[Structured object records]
>>>

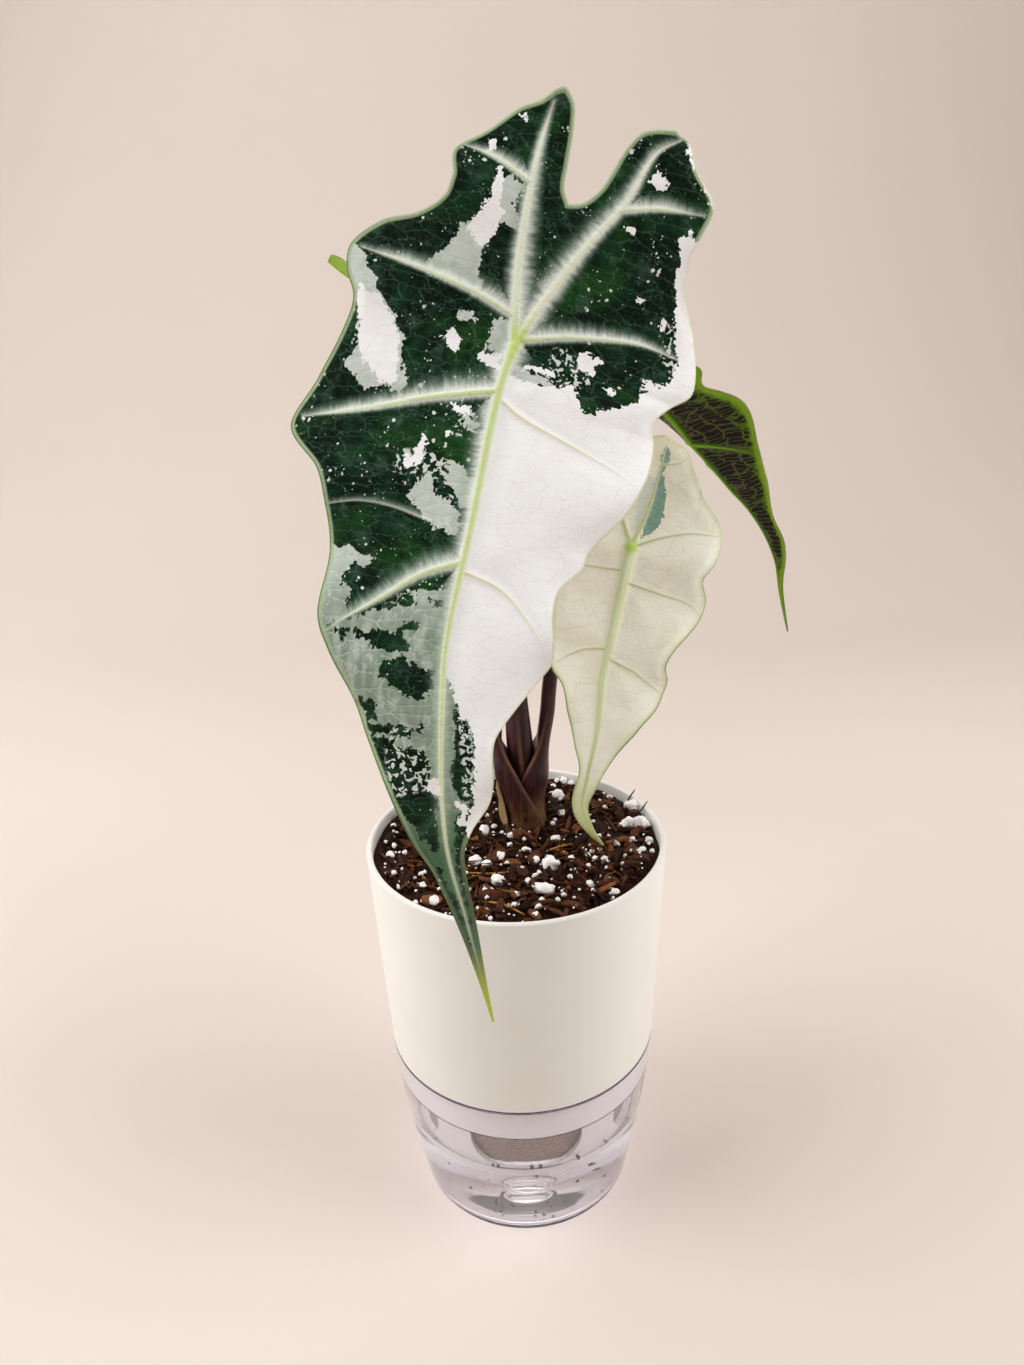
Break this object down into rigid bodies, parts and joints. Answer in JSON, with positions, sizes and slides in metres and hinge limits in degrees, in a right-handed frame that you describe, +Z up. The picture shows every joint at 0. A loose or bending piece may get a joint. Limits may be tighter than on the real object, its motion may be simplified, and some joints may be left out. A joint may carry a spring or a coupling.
{
  "type": "potted variegated alocasia polly in a self-watering pot",
  "caption": "Arrow-shaped variegated alocasia leaves on dark stalks, standing in bark mix in a cream planter over a clear water reservoir.",
  "frame": {"origin": "middle of the reservoir's flat underside", "axes": "+Z up, -Y towards the side that the broad leaf hangs over, +X to the right seen from there"},
  "size_m": [0.1684, 0.1572, 0.3959],
  "materials": {
    "clear_plastic": "clear moulded plastic with a faint violet cast, polished",
    "water": "still clear water",
    "cream_plastic": "satin moulded plastic",
    "felt": "damp grey-brown felt",
    "bark_mix": "damp bark, coir and perlite",
    "corm": "fibrous corm and pale roots",
    "purple_stalk": "smooth waxy purple-brown stalk",
    "dry_leaf": "papery dry sheath",
    "marbled_leaf": "leathery deep green leaf, half of it white, with pale veins",
    "cream_leaf": "soft cream leaf with pale green veins",
    "dark_leaf": "purple-black leaf underside with lime veins"
  },
  "bodies": {
    "root": {"reservoir": "clear_plastic", "water": "water", "planter": "cream_plastic", "wick_liner": "felt", "soil": "bark_mix", "rootstock": "corm", "petiole_marbled": "purple_stalk", "petiole_cream": "purple_stalk", "petiole_dark": "purple_stalk", "dry_sheath": "dry_leaf", "leaf_marbled": "marbled_leaf", "leaf_cream": "cream_leaf", "leaf_dark": "dark_leaf"}
  },
  "joints": []
}
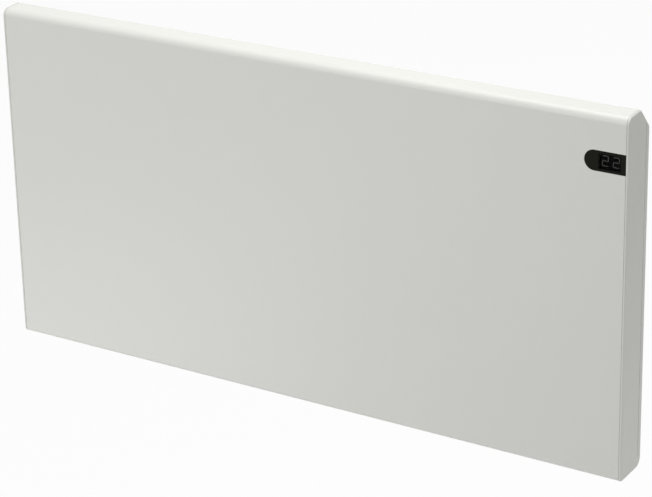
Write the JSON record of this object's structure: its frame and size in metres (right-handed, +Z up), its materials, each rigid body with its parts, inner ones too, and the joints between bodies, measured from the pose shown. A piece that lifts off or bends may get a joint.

<<<

◆ STATED GOAL:
Exact output of every entry is required.

◆ SOLVED EXERCISE:
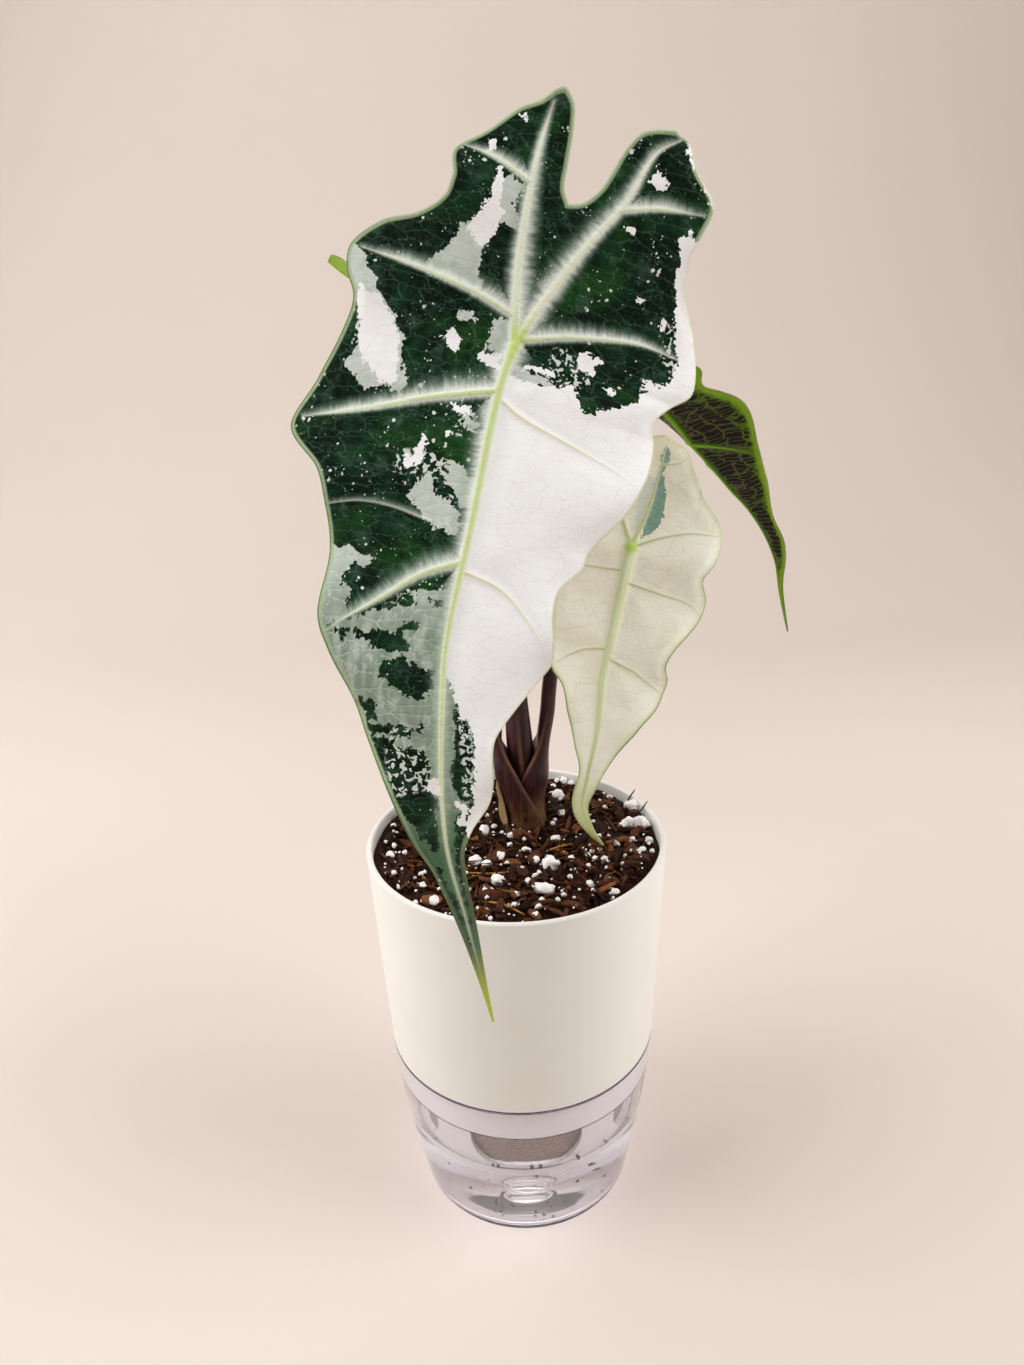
Break this object down into rigid bodies, parts and joints. Answer in JSON, with positions, sizes and slides in metres and hinge limits in degrees, in a right-handed frame that you describe, +Z up. The picture shows every joint at 0. A loose or bending piece may get a joint. Limits may be tighter than on the real object, its motion may be simplified, and some joints may be left out. A joint may carry a spring or a coupling.
{
  "type": "potted variegated alocasia polly in a self-watering pot",
  "caption": "Arrow-shaped variegated alocasia leaves on dark stalks, standing in bark mix in a cream planter over a clear water reservoir.",
  "frame": {"origin": "middle of the reservoir's flat underside", "axes": "+Z up, -Y towards the side that the broad leaf hangs over, +X to the right seen from there"},
  "size_m": [0.1684, 0.1572, 0.3959],
  "materials": {
    "clear_plastic": "clear moulded plastic with a faint violet cast, polished",
    "water": "still clear water",
    "cream_plastic": "satin moulded plastic",
    "felt": "damp grey-brown felt",
    "bark_mix": "damp bark, coir and perlite",
    "corm": "fibrous corm and pale roots",
    "purple_stalk": "smooth waxy purple-brown stalk",
    "dry_leaf": "papery dry sheath",
    "marbled_leaf": "leathery deep green leaf, half of it white, with pale veins",
    "cream_leaf": "soft cream leaf with pale green veins",
    "dark_leaf": "purple-black leaf underside with lime veins"
  },
  "bodies": {
    "root": {"reservoir": "clear_plastic", "water": "water", "planter": "cream_plastic", "wick_liner": "felt", "soil": "bark_mix", "rootstock": "corm", "petiole_marbled": "purple_stalk", "petiole_cream": "purple_stalk", "petiole_dark": "purple_stalk", "dry_sheath": "dry_leaf", "leaf_marbled": "marbled_leaf", "leaf_cream": "cream_leaf", "leaf_dark": "dark_leaf"}
  },
  "joints": []
}
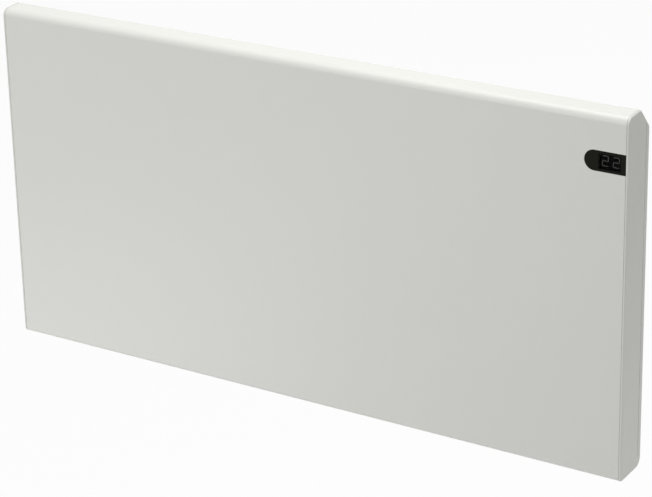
Write the JSON record of this object's structure: its frame and size in metres (right-handed, +Z up), its materials, each rigid body with its parts, inner ones too, and the joints between bodies, measured from the pose shown. A piece that lifts off or bends may get a joint.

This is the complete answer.